▶ _Records shown_:
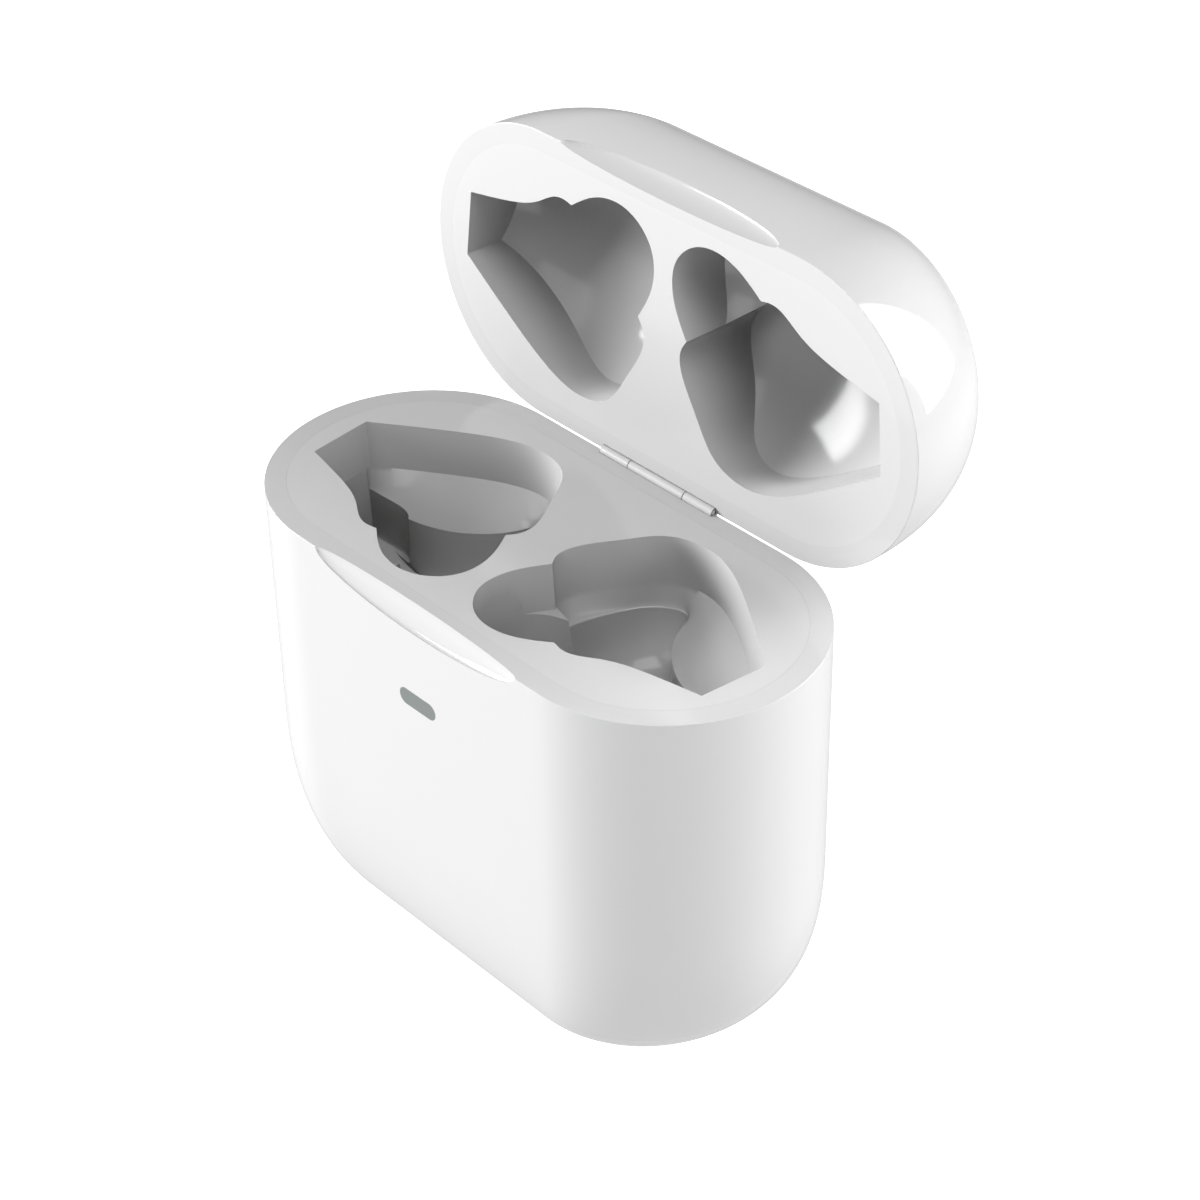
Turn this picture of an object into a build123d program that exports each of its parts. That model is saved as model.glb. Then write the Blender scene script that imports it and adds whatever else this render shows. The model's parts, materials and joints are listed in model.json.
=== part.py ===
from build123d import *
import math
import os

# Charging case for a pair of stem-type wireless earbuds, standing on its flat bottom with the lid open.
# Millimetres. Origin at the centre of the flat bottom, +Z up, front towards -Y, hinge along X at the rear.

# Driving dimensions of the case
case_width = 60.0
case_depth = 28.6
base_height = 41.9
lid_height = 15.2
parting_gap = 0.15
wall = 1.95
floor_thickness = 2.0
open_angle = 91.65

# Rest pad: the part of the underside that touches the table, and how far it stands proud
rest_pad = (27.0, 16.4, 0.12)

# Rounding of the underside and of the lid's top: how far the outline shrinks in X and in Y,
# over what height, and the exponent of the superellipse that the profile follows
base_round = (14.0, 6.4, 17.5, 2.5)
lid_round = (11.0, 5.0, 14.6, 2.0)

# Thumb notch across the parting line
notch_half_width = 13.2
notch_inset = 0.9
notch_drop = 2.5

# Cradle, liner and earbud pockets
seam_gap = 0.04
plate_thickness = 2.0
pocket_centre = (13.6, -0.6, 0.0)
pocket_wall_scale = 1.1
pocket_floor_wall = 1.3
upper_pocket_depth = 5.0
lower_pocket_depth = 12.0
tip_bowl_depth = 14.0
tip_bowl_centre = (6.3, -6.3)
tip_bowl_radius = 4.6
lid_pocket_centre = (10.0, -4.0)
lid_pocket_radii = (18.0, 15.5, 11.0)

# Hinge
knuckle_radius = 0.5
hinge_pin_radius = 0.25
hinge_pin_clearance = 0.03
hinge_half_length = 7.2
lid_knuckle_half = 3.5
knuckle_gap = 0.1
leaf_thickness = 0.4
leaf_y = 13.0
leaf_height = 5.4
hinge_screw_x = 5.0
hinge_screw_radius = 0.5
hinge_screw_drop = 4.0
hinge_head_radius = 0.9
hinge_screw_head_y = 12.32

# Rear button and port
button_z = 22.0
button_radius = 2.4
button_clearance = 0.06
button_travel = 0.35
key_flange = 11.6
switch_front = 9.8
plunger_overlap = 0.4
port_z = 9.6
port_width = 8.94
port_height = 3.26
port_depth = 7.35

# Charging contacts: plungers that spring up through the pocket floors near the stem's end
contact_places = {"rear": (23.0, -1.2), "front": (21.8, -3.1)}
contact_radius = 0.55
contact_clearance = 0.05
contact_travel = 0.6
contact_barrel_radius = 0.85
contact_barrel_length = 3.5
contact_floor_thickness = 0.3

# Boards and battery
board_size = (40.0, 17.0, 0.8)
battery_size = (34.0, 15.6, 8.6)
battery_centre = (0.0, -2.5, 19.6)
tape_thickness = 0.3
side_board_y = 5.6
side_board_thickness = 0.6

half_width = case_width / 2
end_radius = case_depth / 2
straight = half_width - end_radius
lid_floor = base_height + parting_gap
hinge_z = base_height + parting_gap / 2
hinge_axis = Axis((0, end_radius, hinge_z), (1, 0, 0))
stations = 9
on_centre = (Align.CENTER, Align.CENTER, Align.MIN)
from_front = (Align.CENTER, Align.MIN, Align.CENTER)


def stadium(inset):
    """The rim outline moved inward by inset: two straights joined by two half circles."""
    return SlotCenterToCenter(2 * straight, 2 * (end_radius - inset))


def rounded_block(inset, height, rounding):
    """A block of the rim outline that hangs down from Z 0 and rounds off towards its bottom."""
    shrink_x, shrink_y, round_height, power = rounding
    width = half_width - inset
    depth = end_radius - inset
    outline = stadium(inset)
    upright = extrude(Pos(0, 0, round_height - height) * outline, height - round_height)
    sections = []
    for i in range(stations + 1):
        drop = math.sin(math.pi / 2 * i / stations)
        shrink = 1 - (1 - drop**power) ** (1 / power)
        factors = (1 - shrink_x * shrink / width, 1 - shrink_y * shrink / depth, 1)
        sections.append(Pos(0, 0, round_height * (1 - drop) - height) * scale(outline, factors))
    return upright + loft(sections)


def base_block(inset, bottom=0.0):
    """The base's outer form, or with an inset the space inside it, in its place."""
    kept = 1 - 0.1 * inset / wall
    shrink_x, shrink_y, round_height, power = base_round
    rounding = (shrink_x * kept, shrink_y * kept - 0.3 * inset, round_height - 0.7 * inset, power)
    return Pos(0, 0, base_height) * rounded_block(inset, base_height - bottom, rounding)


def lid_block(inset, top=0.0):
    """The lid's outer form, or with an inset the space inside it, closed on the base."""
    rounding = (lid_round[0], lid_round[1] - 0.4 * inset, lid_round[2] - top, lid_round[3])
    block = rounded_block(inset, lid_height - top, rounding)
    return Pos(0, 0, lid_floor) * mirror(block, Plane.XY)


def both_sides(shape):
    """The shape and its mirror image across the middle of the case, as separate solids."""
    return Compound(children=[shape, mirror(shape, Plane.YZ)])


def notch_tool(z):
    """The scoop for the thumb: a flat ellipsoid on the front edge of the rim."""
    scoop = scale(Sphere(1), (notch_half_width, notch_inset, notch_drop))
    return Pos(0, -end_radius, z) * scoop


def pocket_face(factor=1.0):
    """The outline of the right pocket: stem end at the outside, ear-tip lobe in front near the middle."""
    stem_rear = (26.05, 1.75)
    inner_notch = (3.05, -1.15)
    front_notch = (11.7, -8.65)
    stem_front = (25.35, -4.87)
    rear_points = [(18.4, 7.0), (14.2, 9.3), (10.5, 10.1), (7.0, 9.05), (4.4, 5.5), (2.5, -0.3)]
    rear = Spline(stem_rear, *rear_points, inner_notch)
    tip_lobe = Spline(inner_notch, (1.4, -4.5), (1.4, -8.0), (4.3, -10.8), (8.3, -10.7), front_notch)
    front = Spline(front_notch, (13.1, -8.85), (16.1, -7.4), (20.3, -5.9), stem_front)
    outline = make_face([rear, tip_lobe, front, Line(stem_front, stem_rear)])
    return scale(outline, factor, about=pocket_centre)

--

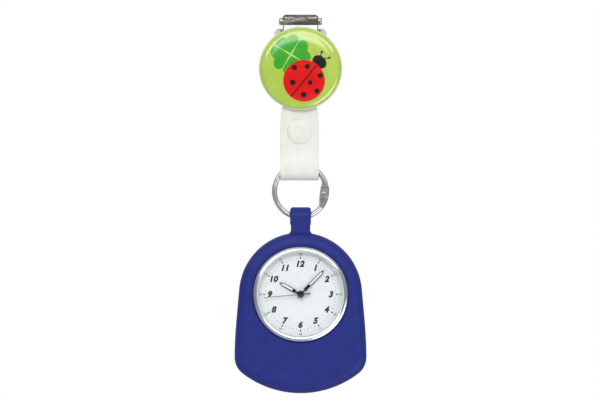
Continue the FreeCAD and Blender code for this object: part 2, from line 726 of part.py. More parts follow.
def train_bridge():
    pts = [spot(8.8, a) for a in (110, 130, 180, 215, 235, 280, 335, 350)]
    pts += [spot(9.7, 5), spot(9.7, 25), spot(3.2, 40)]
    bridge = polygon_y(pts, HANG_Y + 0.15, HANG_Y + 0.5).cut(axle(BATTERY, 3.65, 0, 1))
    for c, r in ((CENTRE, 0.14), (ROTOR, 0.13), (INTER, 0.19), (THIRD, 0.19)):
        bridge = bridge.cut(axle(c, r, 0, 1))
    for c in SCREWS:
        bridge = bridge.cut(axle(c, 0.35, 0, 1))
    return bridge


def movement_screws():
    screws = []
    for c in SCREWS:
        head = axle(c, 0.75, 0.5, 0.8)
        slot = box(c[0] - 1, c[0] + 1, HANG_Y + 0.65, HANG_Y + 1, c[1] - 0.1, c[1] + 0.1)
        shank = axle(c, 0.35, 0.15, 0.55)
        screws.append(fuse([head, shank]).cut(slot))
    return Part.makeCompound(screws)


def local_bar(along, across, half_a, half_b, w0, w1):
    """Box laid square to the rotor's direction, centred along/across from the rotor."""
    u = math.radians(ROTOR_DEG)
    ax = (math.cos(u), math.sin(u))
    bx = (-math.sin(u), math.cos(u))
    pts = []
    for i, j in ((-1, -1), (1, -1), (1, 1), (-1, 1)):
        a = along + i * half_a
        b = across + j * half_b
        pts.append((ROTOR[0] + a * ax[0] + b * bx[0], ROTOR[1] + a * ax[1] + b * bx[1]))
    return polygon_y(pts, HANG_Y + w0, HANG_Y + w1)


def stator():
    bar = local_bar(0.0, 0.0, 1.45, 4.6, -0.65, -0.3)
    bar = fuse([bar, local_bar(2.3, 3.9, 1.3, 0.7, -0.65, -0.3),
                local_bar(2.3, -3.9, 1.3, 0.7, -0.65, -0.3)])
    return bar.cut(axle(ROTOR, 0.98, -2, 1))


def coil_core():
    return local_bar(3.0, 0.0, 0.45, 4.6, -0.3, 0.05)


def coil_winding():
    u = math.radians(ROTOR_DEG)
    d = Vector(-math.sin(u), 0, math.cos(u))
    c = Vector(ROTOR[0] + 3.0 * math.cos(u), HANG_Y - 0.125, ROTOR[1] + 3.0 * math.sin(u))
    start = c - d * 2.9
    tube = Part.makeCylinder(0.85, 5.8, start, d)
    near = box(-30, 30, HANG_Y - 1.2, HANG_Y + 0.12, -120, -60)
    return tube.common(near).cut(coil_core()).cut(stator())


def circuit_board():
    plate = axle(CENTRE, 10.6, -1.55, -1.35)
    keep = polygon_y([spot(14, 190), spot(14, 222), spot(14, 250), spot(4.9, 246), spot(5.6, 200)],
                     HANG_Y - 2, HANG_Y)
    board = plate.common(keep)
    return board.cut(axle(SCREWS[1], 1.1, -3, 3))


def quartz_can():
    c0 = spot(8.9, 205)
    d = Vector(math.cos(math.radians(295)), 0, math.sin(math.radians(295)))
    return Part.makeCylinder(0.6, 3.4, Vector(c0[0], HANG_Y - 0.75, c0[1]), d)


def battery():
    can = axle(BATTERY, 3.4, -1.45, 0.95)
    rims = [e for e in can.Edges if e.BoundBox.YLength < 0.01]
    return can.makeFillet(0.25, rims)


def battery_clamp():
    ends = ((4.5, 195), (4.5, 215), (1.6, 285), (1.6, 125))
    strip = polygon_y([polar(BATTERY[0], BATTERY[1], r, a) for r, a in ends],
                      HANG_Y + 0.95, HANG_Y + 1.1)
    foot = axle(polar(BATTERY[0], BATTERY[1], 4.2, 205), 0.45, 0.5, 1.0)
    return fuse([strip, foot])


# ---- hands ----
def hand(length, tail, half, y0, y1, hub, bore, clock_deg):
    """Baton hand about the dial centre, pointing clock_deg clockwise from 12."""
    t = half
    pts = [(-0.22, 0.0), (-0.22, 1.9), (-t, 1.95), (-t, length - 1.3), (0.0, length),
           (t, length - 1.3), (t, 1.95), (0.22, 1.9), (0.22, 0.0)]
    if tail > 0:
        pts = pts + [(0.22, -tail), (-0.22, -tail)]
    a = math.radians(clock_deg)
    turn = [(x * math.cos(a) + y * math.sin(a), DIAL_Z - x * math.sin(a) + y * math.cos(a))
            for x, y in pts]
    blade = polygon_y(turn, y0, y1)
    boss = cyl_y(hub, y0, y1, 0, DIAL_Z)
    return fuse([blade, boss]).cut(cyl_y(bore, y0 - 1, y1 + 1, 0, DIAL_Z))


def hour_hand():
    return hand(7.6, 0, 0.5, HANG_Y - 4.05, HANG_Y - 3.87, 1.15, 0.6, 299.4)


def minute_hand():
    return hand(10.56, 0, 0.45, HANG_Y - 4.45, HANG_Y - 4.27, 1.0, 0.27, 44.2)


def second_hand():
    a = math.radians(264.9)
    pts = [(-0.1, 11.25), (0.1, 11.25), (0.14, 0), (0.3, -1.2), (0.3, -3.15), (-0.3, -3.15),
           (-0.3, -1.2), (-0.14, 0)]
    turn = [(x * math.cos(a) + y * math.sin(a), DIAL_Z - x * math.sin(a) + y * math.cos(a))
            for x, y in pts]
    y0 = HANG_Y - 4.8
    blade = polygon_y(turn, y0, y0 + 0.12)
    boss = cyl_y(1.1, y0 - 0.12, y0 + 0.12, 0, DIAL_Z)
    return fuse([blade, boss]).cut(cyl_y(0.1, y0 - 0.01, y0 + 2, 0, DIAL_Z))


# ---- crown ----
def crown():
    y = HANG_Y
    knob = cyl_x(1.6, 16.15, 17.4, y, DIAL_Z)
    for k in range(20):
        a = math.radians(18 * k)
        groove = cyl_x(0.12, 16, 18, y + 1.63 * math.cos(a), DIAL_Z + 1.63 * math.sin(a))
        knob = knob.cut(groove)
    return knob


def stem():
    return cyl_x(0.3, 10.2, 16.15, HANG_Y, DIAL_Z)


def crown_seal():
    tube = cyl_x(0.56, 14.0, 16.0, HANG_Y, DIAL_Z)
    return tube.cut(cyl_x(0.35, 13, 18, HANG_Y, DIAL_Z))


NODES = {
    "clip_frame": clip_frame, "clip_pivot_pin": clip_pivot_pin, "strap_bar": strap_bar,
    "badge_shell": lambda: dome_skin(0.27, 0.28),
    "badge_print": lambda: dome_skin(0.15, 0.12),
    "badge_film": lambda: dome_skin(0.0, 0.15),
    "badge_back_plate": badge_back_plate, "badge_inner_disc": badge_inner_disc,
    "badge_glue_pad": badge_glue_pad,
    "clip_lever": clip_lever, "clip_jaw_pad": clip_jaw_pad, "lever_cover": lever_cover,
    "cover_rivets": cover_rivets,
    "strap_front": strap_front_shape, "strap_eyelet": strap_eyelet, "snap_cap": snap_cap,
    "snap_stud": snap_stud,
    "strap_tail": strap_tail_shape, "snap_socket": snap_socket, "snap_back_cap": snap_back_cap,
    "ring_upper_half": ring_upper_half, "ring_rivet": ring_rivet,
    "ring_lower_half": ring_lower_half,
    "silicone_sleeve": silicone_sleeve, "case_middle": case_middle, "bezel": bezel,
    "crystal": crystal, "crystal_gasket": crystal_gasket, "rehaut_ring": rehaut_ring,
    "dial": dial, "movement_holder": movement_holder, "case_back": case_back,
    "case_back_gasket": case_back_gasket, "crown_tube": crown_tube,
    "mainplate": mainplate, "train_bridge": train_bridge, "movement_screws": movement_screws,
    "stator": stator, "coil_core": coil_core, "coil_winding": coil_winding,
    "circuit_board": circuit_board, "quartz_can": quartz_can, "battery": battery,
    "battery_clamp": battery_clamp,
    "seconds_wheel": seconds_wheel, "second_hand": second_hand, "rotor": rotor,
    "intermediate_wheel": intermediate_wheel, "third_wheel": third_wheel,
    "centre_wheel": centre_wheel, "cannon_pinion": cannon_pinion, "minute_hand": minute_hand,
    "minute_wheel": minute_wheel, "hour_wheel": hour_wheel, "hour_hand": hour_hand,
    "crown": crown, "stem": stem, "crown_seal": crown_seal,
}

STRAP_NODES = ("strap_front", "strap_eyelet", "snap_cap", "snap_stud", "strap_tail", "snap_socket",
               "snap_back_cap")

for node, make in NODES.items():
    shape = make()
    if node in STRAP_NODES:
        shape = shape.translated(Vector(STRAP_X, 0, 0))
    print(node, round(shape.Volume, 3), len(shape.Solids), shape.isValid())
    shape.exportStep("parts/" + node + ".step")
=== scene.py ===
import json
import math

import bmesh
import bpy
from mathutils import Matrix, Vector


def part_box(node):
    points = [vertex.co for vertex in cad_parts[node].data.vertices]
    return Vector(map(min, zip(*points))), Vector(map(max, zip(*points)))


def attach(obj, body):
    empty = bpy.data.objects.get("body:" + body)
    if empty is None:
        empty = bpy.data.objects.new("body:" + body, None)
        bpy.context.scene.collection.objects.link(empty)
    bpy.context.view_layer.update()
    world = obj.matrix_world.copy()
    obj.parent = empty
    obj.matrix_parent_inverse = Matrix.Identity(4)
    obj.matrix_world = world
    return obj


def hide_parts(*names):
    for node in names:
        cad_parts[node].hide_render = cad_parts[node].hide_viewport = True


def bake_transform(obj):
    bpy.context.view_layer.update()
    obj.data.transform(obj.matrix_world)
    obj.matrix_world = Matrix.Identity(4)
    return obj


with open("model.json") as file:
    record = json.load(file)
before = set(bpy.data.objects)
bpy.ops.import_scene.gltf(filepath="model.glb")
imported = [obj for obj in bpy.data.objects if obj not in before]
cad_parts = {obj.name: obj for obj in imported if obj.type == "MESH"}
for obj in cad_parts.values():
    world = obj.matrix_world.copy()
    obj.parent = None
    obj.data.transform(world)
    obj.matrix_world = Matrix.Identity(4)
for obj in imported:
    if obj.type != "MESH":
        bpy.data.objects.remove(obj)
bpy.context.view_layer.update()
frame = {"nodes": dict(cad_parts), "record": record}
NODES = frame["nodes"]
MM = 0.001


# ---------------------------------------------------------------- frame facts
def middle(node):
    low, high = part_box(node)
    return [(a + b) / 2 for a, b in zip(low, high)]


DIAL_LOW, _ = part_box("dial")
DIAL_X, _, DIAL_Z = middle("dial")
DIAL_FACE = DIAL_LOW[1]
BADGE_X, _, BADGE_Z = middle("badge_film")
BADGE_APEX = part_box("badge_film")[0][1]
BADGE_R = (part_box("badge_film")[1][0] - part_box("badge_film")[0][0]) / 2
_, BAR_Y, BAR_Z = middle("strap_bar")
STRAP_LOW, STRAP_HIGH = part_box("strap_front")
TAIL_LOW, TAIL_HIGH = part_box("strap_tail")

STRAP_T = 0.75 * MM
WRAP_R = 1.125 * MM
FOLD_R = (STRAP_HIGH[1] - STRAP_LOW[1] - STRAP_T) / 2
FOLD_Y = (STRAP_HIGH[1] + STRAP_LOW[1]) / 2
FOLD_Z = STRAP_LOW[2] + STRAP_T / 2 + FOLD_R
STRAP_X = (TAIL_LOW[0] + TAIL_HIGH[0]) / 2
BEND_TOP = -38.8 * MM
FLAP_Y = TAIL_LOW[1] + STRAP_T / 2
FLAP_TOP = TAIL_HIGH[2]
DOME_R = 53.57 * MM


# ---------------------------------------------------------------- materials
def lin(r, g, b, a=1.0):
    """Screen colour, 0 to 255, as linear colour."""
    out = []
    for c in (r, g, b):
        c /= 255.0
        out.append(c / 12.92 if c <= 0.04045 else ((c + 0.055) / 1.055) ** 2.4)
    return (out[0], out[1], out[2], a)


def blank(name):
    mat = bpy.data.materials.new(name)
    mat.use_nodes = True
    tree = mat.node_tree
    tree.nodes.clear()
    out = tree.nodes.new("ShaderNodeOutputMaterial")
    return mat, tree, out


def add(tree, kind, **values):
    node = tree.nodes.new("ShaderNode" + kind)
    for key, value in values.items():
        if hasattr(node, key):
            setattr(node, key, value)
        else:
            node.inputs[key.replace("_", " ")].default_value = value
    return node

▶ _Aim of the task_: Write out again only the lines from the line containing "for node, make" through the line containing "obj.data.transform(world)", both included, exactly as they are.

▶ _Correct response_:
for node, make in NODES.items():
    shape = make()
    if node in STRAP_NODES:
        shape = shape.translated(Vector(STRAP_X, 0, 0))
    print(node, round(shape.Volume, 3), len(shape.Solids), shape.isValid())
    shape.exportStep("parts/" + node + ".step")
=== scene.py ===
import json
import math

import bmesh
import bpy
from mathutils import Matrix, Vector


def part_box(node):
    points = [vertex.co for vertex in cad_parts[node].data.vertices]
    return Vector(map(min, zip(*points))), Vector(map(max, zip(*points)))


def attach(obj, body):
    empty = bpy.data.objects.get("body:" + body)
    if empty is None:
        empty = bpy.data.objects.new("body:" + body, None)
        bpy.context.scene.collection.objects.link(empty)
    bpy.context.view_layer.update()
    world = obj.matrix_world.copy()
    obj.parent = empty
    obj.matrix_parent_inverse = Matrix.Identity(4)
    obj.matrix_world = world
    return obj


def hide_parts(*names):
    for node in names:
        cad_parts[node].hide_render = cad_parts[node].hide_viewport = True


def bake_transform(obj):
    bpy.context.view_layer.update()
    obj.data.transform(obj.matrix_world)
    obj.matrix_world = Matrix.Identity(4)
    return obj


with open("model.json") as file:
    record = json.load(file)
before = set(bpy.data.objects)
bpy.ops.import_scene.gltf(filepath="model.glb")
imported = [obj for obj in bpy.data.objects if obj not in before]
cad_parts = {obj.name: obj for obj in imported if obj.type == "MESH"}
for obj in cad_parts.values():
    world = obj.matrix_world.copy()
    obj.parent = None
    obj.data.transform(world)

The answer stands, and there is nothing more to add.